N1ADM log sheet for the 2020 13 Colonies Special Event
13 Colonies Special Event certificate from 2019

Early Morning DX on 40m

Over the Spring and Summer I have been focused mostly on 6 meters, but I also enjoy working DX on the HF bands. I woke up really early this morning, and couldn’t get back to sleep, so I decided to check the bands. Most of the bands were dead, with lots of QRN (static) as is usually the case during the Summer. There were some strong FT8 signals on 40m, so I decided to see if there were any DX stations to work. The band was open to the west, into the Pacific, and I was able to work stations in Alaska, Hawaii, Japan, Australia, and New Caledonia. I didn’t get any new countries, but I still get a thrill from QSOs with stations on the other side of the world!

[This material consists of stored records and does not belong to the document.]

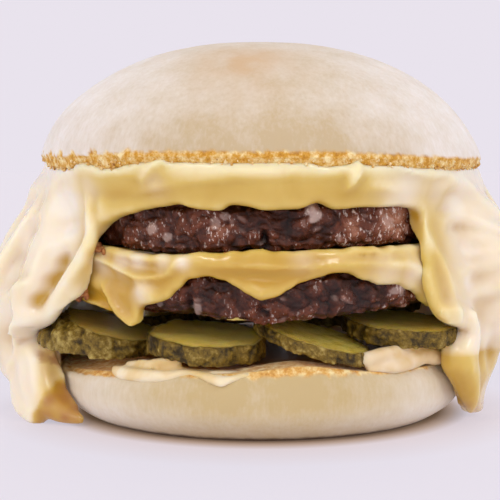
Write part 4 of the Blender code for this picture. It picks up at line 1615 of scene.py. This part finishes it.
    def inner_radius(self, angle: Array, height: Array) -> Array:
        """Return the radius of the inner face, clear of the layers that it passes.

        Args:
            angle: Angles round the stack.
            height: Heights.

        Returns:
            Radii in millimetres.
        """
        beside_patty = self.patty_radius + 0.3
        beside_lip = self.lower_cheese_radius + 0.4
        beside_bun = self.bun_radius + 0.4
        beside_pickles = np.maximum(beside_bun, self.pickle_reach(angle) + 0.6)
        radius = beside_patty + (beside_lip - beside_patty) * ease(50.0, 45.5, height)
        radius = radius + (beside_pickles - radius) * ease(34.0, 29.5, height)
        return radius + (beside_bun - radius) * ease(20.0, 16.0, height)

    def outer_radius(self, angle: Array, height: Array) -> Array:
        """Return the radius of the outer face, with the curtains' broad folds.

        Args:
            angle: Angles round the stack.
            height: Heights.

        Returns:
            Radii in millimetres.
        """
        away = np.abs(angle)
        side = ease(46.0, 77.0, away) * (1.0 - ease(104.0, 138.0, away))
        left, right = (along(SIDE_SWELL[which], height) for which in Side)
        front = along(self.front_swell, height)
        radius = front + (np.where(angle > 0, right, left) - front) * side
        depth = ease(62.0, 48.0, height) * (0.25 + 0.75 * ease(10.0, 24.0, height))
        for middle, half_width, amount, lean in self.curtain_folds:
            offset = angle - middle - lean * (height - self.fold_middle)
            radius = radius + amount * depth * bell(offset, 0.0, half_width)
        radius = radius + self.floor_spread * side * ease(4.0, 0.0, height)
        return np.maximum(radius, self.inner_radius(angle, height) + self.thinnest)

    def relief(self, angle: Array, height: Array) -> Array:
        """Return how far the fine folds lift the outer face.

        Args:
            angle: Angles round the stack.
            height: Heights.

        Returns:
            Millimetres outwards.
        """
        angle, height = np.broadcast_arrays(angle, height)
        points = turned_point(angle, 60.0, height)
        beside = ease(50.0, 62.0, np.abs(angle))
        hanging = (points * np.array([1.0, 1.0, 0.35])) @ ASKEW
        rise = beside * (0.8 * soft_noise(hanging, 9.5, 62) + 0.22 * soft_noise(hanging, 3.6, 63))
        straight, askew = (soft_noise(turned, 9.0, 64) for turned in (points, points @ ASKEW))
        rise = rise + 0.35 * (straight + (askew - straight) * beside)
        for fold in self.folds:
            rise = rise + fold.over(angle, height, 58.0)
        return rise * ease(65.5, 62.0, height)

    def form(self) -> Form:
        """Return the plain form of the cheese.

        Returns:
            Its points and faces.
        """
        angles = even_angles(self.segments)
        low = self.low(angles)
        rows = [(reach, self.bun.cut(angles, reach) + 0.1) for reach in (15.0, 30.0, 45.0)]
        top = np.minimum(self.bun.cut(angles, 56.0), self.bun.underside(angles)) + 0.5
        rim = self.outer_radius(angles, top)
        rows.append((rim - 3.4, top - 0.1))
        start, end = top - self.top_round, low + self.lip_round
        for turn in np.linspace(0.5 * math.pi, 0.15, 6):
            rows.append((rim - self.top_round + self.top_round * math.cos(turn),
                         start + self.top_round * math.sin(turn)))
        for share in np.linspace(0.0, 1.0, 100):
            level = start + (end - top + self.top_round) * share
            reach = self.outer_radius(angles, level) + self.relief(angles, level)
            rows.append((np.maximum(reach, self.inner_radius(angles, level) + 1.4), level))
        rows += round_turn(rows[-1][0], self.inner_radius(angles, low), end, self.lip_round, 10)
        for share in np.linspace(0.0, 1.0, 26)[1:]:
            level = end + (self.seat - 0.5 - low - self.lip_round) * share
            rows.append((self.inner_radius(angles, level), level))
        rows += [(reach, self.seat) for reach in (self.patty_radius - 1.5, 45.0, 30.0, 15.0)]
        return stacked(angles, rows, self.bun.cut_height + 0.1, self.seat)

    def build(self) -> None:
        """Build the cheese."""
        mesh = fused("cheese_over", [self.form(), *strand_forms(self.strands)], self.grain, 3)
        points = points_of(mesh)
        points[:, 2] = np.maximum(points[:, 2], 0.05)
        move_points(mesh, points)
        self.paint_tones(mesh, points, normals_of(mesh))
        add_piece("cheese_over", mesh, MoltenCheese(), Slot.CHEESE, ("cheese_upper",))

    def paint_tones(self, mesh: bpy.types.Mesh, points: Array, normals: Array) -> None:
        """Paint where the cheese is yellow, browned and milky.

        Args:
            mesh: The cheese.
            points: Its points in millimetres.
            normals: The outward direction at each.
        """
        x, y, z = points.T
        angle, _ = polar(points)
        turn = np.radians(angle)
        away = np.abs(angle)
        back = ease(112.0, 150.0, away)
        # The cut sides of the slices, which face the opening, painted a deeper yellow as painted
        # shade.
        sideways = normals[:, 0] * np.cos(turn) + normals[:, 1] * np.sin(turn)
        edge_face = np.clip(-np.sign(angle) * sideways, 0.0, 1.0) * ease(34.0, 44.0, away)
        edge_face *= ease(76.0, 60.0, away) * ease(57.0, 52.0, z)
        edge_face *= np.where(angle > 0.0, 0.42, 0.16)
        # Painted shade at the foot of the left curtain: a facet painted toffee brown and deeper yellow
        # beside the bun.
        facet = ease(-1.4, 1.6, x + 51.2 + 0.62 * (10.3 - z) + 0.8 * soft_noise(points, 3.0, 66))
        facet *= ease(12.0, 8.5, z) * ease(20.0, 0.0, y) * ease(-30.0, -40.0, x)
        # The side of the left foot that faces the bun, painted deeper yellow and less pale: painted
        # shade.
        yellow = ease(-57.0, -54.4, x) * ease(-10.0, -16.0, y) * ease(19.5, 17.0, z)
        # Painted shade: deeper yellow in hollows, on faces turned down, on the back, under the bun's
        # front and in the shade spots.
        hollow = 0.36 + 0.42 * hollowness(mesh, 30) + edge_face + 0.4 * facet + 0.06 * yellow
        hollow += 0.3 * np.clip(-normals[:, 2], 0.0, 1.0) + 0.16 * back
        hollow += 0.2 * ease(44.0, 36.0, away) * ease(63.0, 57.0, z)
        for spot in self.golden_spots:
            hollow += spot.strength * spot.fade(angle, z)
        paint(mesh, "hollow", np.clip(hollow, 0.0, 1.2))
        # Toast rubbed off on the left curtain where it meets the lower bun's cut edge.
        beside_bun = ease(-57.4, -55.4, x) * ease(-48.0, -50.0, x) * ease(-8.0, -14.0, y)
        apart = np.abs(z - 16.4 + 0.5 * (x + 54.0)) + 0.7 * soft_noise(points, 1.1, 68)
        rubbed = beside_bun * ease(1.5, 0.7, apart)
        # Painted shade on the inner side of the right run's tip, painted toffee brown.
        tip = ease(58.6, 56.4, x) * ease(46.0, 50.0, x) * ease(7.0, 4.0, z) * ease(-10.0, -16.0, y)
        browned = np.maximum(0.85 * np.maximum(facet, rubbed), 0.6 * tip)
        paint(mesh, "browned", browned * (0.8 + 0.5 * soft_noise(points, 2.2, 67)))
        # Painted light: the side curtains, lit hard from the sides, painted near white, with painted
        # highlights in spots; kept yellow where painted shade lies.
        milky = (0.76 + 0.4 * layered_noise(points @ ASKEW, 12.0, 65)) * ease(45.0, 60.0, away)
        for spot in self.milky_spots:
            milky = np.maximum(milky, spot.strength * spot.fade(angle, z))
        milky -= 1.1 * np.clip(hollow - 0.60, 0.0, 1.0)
        milky -= 0.8 * ease(21.0, 15.0, z) * ease(50.0, 55.0, angle) * ease(70.0, 66.0, angle)
        milky -= 0.9 * facet + 0.5 * yellow + 0.5 * back
        paint(mesh, "milky", np.clip(milky, 0.0, 0.95))


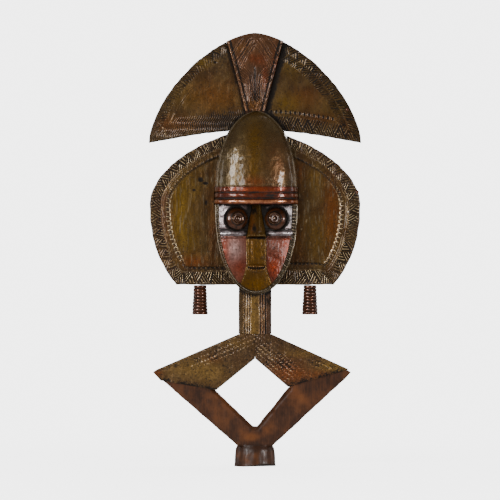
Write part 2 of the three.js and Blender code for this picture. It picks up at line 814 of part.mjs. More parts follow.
// The nose, the mouth and the strip under them, in one sheet
function faceCentreSheet() {
  const mouthZ = browBottomZ - mouthDrop;
  const noseFootZ = plateBottomZ - clearance;
  const levels = [];
  const chinTop = mouthZ - mouthHeight;
  for (let i = chinRows; i >= 0; i -= 1) {
    const share = Math.sin(((Math.PI / 2) * i) / chinRows);
    levels.push(lerp(chinTop, browBottomZ - faceHeight + rimWidth + clearance, share));
  }
  for (let i = 1; i <= mouthRows; i += 1) levels.push(lerp(chinTop, mouthZ + mouthHeight, i / mouthRows));
  levels.push(noseFootZ - noseUndercut, noseFootZ);
  for (let i = 1; i <= noseRows; i += 1) levels.push(lerp(noseFootZ, browBottomZ - clearance, i / noseRows));
  const relief = (x, z) => {
    if (z >= noseFootZ) {
      const share = (z - noseFootZ) / (browBottomZ - noseFootZ);
      const across = clamp(1 - Math.abs(x) / centreHalfWidth(z), 0, 1);
      return lerp(noseProjection, noseTopProjection, share) * across;
    }
    const lip = 1 - (2 * x / mouthWidth) ** 2 - (2 * (z - mouthZ) / mouthHeight) ** 2;
    return mouthRelief * clamp(lip, 0, 1);
  };
  return facePlate(centreColumns, levels, (z) => -centreHalfWidth(z), centreHalfWidth, relief);
}

// A domed disc with a ring and a nail, seated square on the hollow face
function eyeDisc(side) {
  const x = headOffset + (side * eyeSpacing) / 2;
  const z = browBottomZ - eyeDrop;
  const dome = (r) => eyeDepth * Math.sqrt(1 - (r / eyeRadius) ** 2 * eyeDomeFullness);
  const middle = dome(eyeRingRadius);
  const profile = [point2(0, 0), point2(eyeRadius, 0)];
  for (let i = 0; i <= discDomeSteps; i += 1) {
    const r = lerp(eyeRadius, eyeRingRadius + eyeRingWidth, i / discDomeSteps);
    profile.push(point2(r, dome(r)));
  }
  profile.push(point2(eyeRingRadius, middle + eyeRingHeight));
  profile.push(point2(eyeRingRadius - eyeRingWidth, middle));
  profile.push(point2(nailRadius, middle));
  profile.push(point2(nailShoulderRadius, middle + nailShoulderHeight));
  profile.push(point2(0, middle + nailHeight));
  const disc = new THREE.LatheGeometry(profile, discSteps);
  const slopeX = (faceSurface(x + eyeRadius, z) - faceSurface(x - eyeRadius, z)) / (2 * eyeRadius);
  const slopeZ = (faceSurface(x, z + eyeRadius) - faceSurface(x, z - eyeRadius)) / (2 * eyeRadius);
  const outwards = point3(slopeX, -1, slopeZ).normalize();
  const seat = clearance + faceHollow * (eyeRadius / headHalfWidth) ** 2;
  disc.applyQuaternion(new THREE.Quaternion().setFromUnitVectors(point3(0, 1, 0), outwards));
  disc.translate(x + outwards.x * seat, faceSurface(x, z) + outwards.y * seat, z + outwards.z * seat);
  return toSolid(disc);
}

// Sheets of the neck and shoulders

function neckSheet() {
  const stations = [];
  for (let i = 0; i < neckRidgeCount; i += 1) {
    const centre = neckRidgeStart + i * neckRidgeSpacing;
    for (const [step, rise] of [[-1, 0], [0, neckRidgeHeight], [1, 0]]) {
      stations.push([centre + (step * neckRidgeWidth) / 2, rise]);
    }
  }
  const edge = neckRidgeStart + neckRidgeCount * neckRidgeSpacing;
  for (let i = 0; i <= neckSideSteps; i += 1) {
    const angle = (Math.PI / 2) * (i / neckSideSteps);
    stations.push([lerp(edge, neckWidth / 2, Math.sin(angle)), 0]);
  }
  const across = [...stations.toReversed().map(([x, rise]) => [-x, rise]), ...stations];
  const columns = across.length - 1;
  const bottom = lozengeTopZ + clearance;
  const place = (u, v, sunk) => {
    const [x, rise] = across[Math.round(u * columns)];
    const grow = sunk ? -sheetThickness : 0;
    const half = neckWidth / 2;
    const depth = lozengeThickness / 2 + grow + (sunk ? 0 : rise);
    const share = 1 - Math.abs(x / half) ** neckRoundness;
    const top = jawBottomAt(x) - clearance;
    return point3((x * (half + grow)) / half, -depth * share ** (1 / neckRoundness), lerp(bottom, top, v));
  };
  return plate(columns, 1, (u, v) => place(u, v, false), (u, v) => place(u, v, true));
}

// The sheet over one arm of the lozenge, folded in round the opening and back round the edge
function shoulderSheet(side) {
  const [reach, drop, hollow, hollowHeight] = side < 0
    ? [leftTipReach, leftSheetDrop, openingLeft, openingLeftHeight]
    : [rightTipReach, rightSheetDrop, openingRight, openingRightHeight];
  const [rows, rowShare] = side < 0
    ? [shoulderRowsLeft, shoulderRowShareLeft]
    : [shoulderRowsRight, shoulderRowShareRight];
  const full = [
    ...lozengeOutline,
    point2(neckWidth / 2, lozengeTopZ + neckWidth),
    point2(-neckWidth / 2, lozengeTopZ + neckWidth),
  ];
  const hole = slab(openingOutline, -beyond, beyond);
  const innerHole = slab(offsetOutline(openingOutline, sheetThickness), -beyond, beyond);
  const shell = slab(full, lozengeFront, lozengeFront + foldDepth).subtract(hole);
  const inside = slab(offsetOutline(full, -sheetThickness), lozengeFront + sheetThickness, 0).subtract(innerHole);
  const region = slab([
    point2((side * clearance) / 2, lozengeTopZ),
    point2(side * beyond, lozengeTopZ),
    point2(side * beyond, tipZ - drop),
    point2(side * (reach - tipLowerRun), tipZ - drop),
    point2(side * hollow, footHeight + hollowHeight),
    point2((side * clearance) / 2, footHeight + hollowHeight),
  ], -beyond, beyond);
  const rowStart = point2((side * neckWidth) / 4, lozengeTopZ);
  const rowEnd = point2(side * (reach - 2 * tipLowerRun), tipZ + tipUpperRise);
  const ornament = [];
  for (let i = 1; i <= rows; i += 1) {
    const start = point2(rowStart.x, rowStart.y - i * shoulderRowSpacing);
    const tipEnd = point2(rowEnd.x, rowEnd.y - (i * shoulderRowSpacing) / 2);
    ornament.push(beadRow([start, start.clone().lerp(tipEnd, rowShare)], lozengeFront));
  }
  return shell.subtract(inside).add(joined(ornament)).subtract(hole).intersect(region);
}

function earPendant(side) {
  const topZ = wingBottomZ - clearance;
  const profile = [point2(0, -pendantLength)];
  const pitch = pendantLength / pendantRings;
  for (let i = 0; i < pendantRings; i += 1) {
    for (const [share, groove] of [[0, pendantRingDepth], [1 / 2, 0]]) {
      const z = (i + share) * pitch - pendantLength;
      const radius = lerp(pendantBottomRadius, pendantTopRadius, 1 + z / pendantLength) - groove;
      profile.push(point2(radius, z));
    }
  }
  profile.push(point2(pendantTopRadius - pendantRingDepth, 0), point2(0, 0));
  const pendant = new THREE.LatheGeometry(profile, pendantSteps);
  pendant.rotateX(Math.PI / 2);
  pendant.translate(side * pendantReach, boardFront + boardThickness / 2, topZ);
  return toSolid(pendant);
}

// The figure

const figure = new THREE.Group();

function addPiece(name, solid, material) {
  const piece = new THREE.Mesh(toGeometry(solid), material);
  piece.name = name;
  figure.add(piece);
}

addPiece('wood_core', joined([boardsCore(), headCore(), neckColumn(-skin), lozengeCore(), footCore()]), wood);
addPiece('crest_centre_strip', crestCentreStrip(), copper);
addPiece('forehead_sheet', foreheadSheet(), brass);
addPiece('brow_band', browBand(), copper);
addPiece('face_rim', faceRim(), brass);
addPiece('face_centre_sheet', faceCentreSheet(), brass);
addPiece('neck_sheet', neckSheet(), brass);
for (const [word, side] of [['left', -1], ['right', 1]]) {
  addPiece(`crest_sheet_${word}`, crestSheet(side), brass);
  addPiece(`wing_sheet_${word}`, wingSheet(side), brass);
  addPiece(`eye_plate_${word}`, eyePlate(side), greyMetal);
  addPiece(`eye_disc_${word}`, eyeDisc(side), darkCopper);
  addPiece(`cheek_sheet_${word}`, cheekSheet(side), copper);
  addPiece(`shoulder_sheet_${word}`, shoulderSheet(side), brass);
  addPiece(`ear_pendant_${word}`, earPendant(side), darkCopper);
}

export default figure;
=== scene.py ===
"""The looks of a Kota guardian figure: beaten brass and copper sheet on a carved wooden core.

Shapes are worked out in millimetres and turned to metres when a piece is dressed. +Z is up, the figure looks
along -Y, and left and right are the viewer's. Each sheet starts as a flat grid that is laid on its surface,
beaten and chased, and given its thickness.
"""

from __future__ import annotations

import json
import logging
import math
from collections.abc import Callable, Iterable, Iterator
from dataclasses import dataclass, replace
from enum import Enum
from typing import NamedTuple

import bmesh
import bpy
from mathutils import Matrix, Vector, noise

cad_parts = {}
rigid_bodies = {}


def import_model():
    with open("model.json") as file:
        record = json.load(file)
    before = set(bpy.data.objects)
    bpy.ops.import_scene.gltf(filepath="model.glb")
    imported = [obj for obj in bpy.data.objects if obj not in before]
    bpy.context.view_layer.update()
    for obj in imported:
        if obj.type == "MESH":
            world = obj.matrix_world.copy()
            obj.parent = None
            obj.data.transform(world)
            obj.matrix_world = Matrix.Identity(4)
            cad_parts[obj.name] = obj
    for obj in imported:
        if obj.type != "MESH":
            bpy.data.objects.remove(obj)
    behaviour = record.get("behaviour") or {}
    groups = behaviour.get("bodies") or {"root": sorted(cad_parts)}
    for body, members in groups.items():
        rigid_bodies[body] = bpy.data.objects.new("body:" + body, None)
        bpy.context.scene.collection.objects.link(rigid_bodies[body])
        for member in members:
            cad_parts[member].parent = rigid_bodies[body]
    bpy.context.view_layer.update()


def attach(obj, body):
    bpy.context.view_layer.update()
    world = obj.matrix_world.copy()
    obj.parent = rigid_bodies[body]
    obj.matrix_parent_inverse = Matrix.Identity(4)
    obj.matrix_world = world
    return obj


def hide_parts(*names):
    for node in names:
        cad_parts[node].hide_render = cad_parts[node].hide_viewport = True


LOG = logging.getLogger("kota_figure")

MM = 0.001
BODY = "root"
HALF_TURN = math.pi
QUARTER_TURN = math.pi / 2
SHARP_TURN = math.radians(50)
FORWARDS = Vector((0, -1, 0))

# In millimetres
TOUCHING = 1e-3
SHEET_WALL = 1.2
THREAD = 0.6
STROKE_PITCH = 3.2

Colour = tuple[float, float, float]
Curve = list[Vector]


class Side(Enum):
    """A side of the figure, as the viewer sees it."""

    LEFT = -1
    RIGHT = 1

    @property
    def word(self) -> str:
        """The side's name, as the pieces' names end with it."""
        return self.name.lower()


class Mark(NamedTuple):
    """What the hammer and time left at one point: its rise in millimetres, and shares for its finish, which
    in places also hold painted highlight and painted shade.
    """

    rise: float = 0.0
    relief: float = 0.5
    gold: float = 0.0
    red: float = 0.0

    @staticmethod
    def layers(bm: bmesh.types.BMesh) -> list[bmesh.types.BMLayerItem]:
        """New layers of a mesh for the marks of its points."""
        return [bm.verts.layers.float.new(word) for word in Mark._fields[1:]]

    def write(self, vert: bmesh.types.BMVert, layers: list[bmesh.types.BMLayerItem]) -> None:
        """Writes the shares at a point of a mesh."""
        for layer, value in zip(layers, self[1:]):
            vert[layer] = value


class Spot(NamedTuple):
    """A soft-edged patch on the front of the figure: its middle, its half sizes and its strength."""

    x: float
    z: float
    half_width: float
    half_height: float
    strength: float = 1.0


# Numbers and curves


def mix(first: float, second: float, share: float) -> float:
    """The value at a share of the way from first to second."""
    return first + (second - first) * share


def clamp(value: float, low: float = 0.0, high: float = 1.0) -> float:
    """The value, kept between low and high."""
    return max(low, min(high, value))


def smooth(value: float, low: float, high: float) -> float:
    """A soft step from 0 at low to 1 at high."""
    share = clamp((value - low) / (high - low))
    return share * share * (3 - 2 * share)


def powered(value: float, power: float) -> float:
    """The value's size raised to a power, with its sign kept."""
    return math.copysign(abs(value) ** power, value)


def bump(distance: float, reach: float) -> float:
    """A round bump: 1 at no distance, 0 from reach on."""
    share = clamp(abs(distance) / reach)
    return (1 - share * share) ** 2


def patches(point: Vector, *spots: Spot) -> float:
    """How strongly a point is inside the given patches.

    Args:
        point: The point.
        spots: The patches.

    Returns:
        A share from 0 to 1.
    """
    total = 0.0
    for spot in spots:
        away = ((point.x - spot.x) / spot.half_width) ** 2 + ((point.z - spot.z) / spot.half_height) ** 2
        total += spot.strength * math.exp(-away)
    return clamp(total)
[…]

QRZ.com log of 40m FT8 QSOs during the early morning on July 7th, 2020
PSKReporter map showing stations that received FT8 signals from N1ADM

6 Meter DXCC progress

I’ve mostly been focused on collecting new grids on 6 meters for the VUCC Award, but I’ve also managed to add a few new countries toward a 6 meter DXCC Award. I started this season with only two countries (USA and Canada) confirmed. I am now up to 26. While that’s only 26% of the 100 countries needed for the award, I am happy with the progress. It’s not bad considering that I am working with low power and an omni-directional antenna.

I’m most proud of the QSOs with JA0RUG in Japan (6,866 miles) on June 3rd and TF8KY in Iceland (3,262 miles) on June 20th.